The last competitor onto the platform was clarinettist Ben Westlake from Milton Keynes. This was Ben's third entry into this competition. He offered three pieces: the first movement of a Brahms F minor sonata, Aria by Eugene Bozza and yet another Solo de Concours, this time by Andre-Charles Messager. The first and most noticeable thing about Ben is his playing style: a great deal of the time he holds the clarinet almost vertically, as a result he plays to his knee-caps and shoes rather than to the audience! Not surprisingly, this horrified his teacher when he first saw him and has been working on getting him to open out — he still has a long way to go. Poor playing position or not, it is the sound produced and the interaction with the audience that counts, and here I felt that Ben let himself down. In the theatre they talk about the invisible 'fourth wall', the interface between the stage and the audience. Ben failed to breach that wall and communicate with his audience. Musically it was fine, the Bozza Aria showed his control at slow tempi and the Messager Solo was, as Ben described it in his interview, an obstacle course for the clarinet, which he negotiated with relative ease.

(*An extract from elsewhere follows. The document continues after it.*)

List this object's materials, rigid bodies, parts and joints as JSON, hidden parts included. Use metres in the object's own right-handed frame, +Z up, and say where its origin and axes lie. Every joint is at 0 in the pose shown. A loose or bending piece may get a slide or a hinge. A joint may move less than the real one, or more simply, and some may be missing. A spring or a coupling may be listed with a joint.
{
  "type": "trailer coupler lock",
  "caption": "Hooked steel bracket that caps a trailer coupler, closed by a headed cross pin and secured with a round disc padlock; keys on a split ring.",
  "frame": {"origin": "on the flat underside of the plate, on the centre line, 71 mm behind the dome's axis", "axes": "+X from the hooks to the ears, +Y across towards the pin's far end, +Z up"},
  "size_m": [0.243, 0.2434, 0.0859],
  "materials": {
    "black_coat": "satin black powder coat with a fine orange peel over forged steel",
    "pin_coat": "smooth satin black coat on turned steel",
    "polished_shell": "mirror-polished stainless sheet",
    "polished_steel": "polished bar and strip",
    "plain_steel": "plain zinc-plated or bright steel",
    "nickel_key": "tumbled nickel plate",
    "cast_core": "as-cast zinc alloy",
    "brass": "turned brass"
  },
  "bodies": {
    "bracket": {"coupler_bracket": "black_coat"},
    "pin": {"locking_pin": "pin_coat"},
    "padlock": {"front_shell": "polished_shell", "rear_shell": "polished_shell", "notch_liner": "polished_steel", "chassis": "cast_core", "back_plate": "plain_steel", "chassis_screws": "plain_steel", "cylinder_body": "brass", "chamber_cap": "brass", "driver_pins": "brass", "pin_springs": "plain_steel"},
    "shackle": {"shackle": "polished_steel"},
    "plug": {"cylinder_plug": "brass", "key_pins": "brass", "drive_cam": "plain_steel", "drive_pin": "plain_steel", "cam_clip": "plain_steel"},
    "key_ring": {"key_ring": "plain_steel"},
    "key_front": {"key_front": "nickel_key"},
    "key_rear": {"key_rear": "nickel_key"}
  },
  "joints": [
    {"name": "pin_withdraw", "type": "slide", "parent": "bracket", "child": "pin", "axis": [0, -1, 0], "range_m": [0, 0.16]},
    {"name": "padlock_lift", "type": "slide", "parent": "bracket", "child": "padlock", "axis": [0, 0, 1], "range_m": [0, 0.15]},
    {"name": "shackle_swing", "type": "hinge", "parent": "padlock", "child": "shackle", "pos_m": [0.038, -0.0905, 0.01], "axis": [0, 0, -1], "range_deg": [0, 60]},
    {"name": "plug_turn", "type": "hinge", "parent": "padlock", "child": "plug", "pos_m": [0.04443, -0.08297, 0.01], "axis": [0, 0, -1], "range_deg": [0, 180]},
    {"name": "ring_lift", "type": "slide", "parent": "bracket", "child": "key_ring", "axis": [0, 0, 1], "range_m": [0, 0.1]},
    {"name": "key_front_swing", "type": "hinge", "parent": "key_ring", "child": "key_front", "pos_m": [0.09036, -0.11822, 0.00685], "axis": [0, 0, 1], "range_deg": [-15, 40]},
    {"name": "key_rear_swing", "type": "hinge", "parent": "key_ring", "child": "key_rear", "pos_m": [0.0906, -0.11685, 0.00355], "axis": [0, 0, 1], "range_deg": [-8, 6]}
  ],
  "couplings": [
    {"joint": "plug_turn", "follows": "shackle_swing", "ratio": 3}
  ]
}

So the sound was no problem, but Ben simply played for himself and ignored his audience; since winning this competition is a significant step along the path to a concert-platform career, an important element was missing.

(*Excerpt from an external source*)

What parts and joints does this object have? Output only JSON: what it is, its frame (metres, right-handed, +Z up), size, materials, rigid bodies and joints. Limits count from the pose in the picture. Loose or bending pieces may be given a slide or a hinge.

For me there was only one possible winner and that would be flautist Emma Halnan. I am happy to report that the jury were of the same opinion and so she takes the fourth place in the semi-final. I know we haven't yet seen all the competitors — it is the percussion category final next week — but without prejudice I am going to stick my neck out and say I think we may have seen the overall competition winner this week, such was the quality of her music-making.

So next week it's those percussion category finals, when three girls and two boys will be tapping, banging, shaking and scraping a wide variety of instruments in a range of music including a Texan hoedown and a piece by Frank Zappa, after which we shall know which five competitors have made it to the semi-finals. Roll on the next seven days.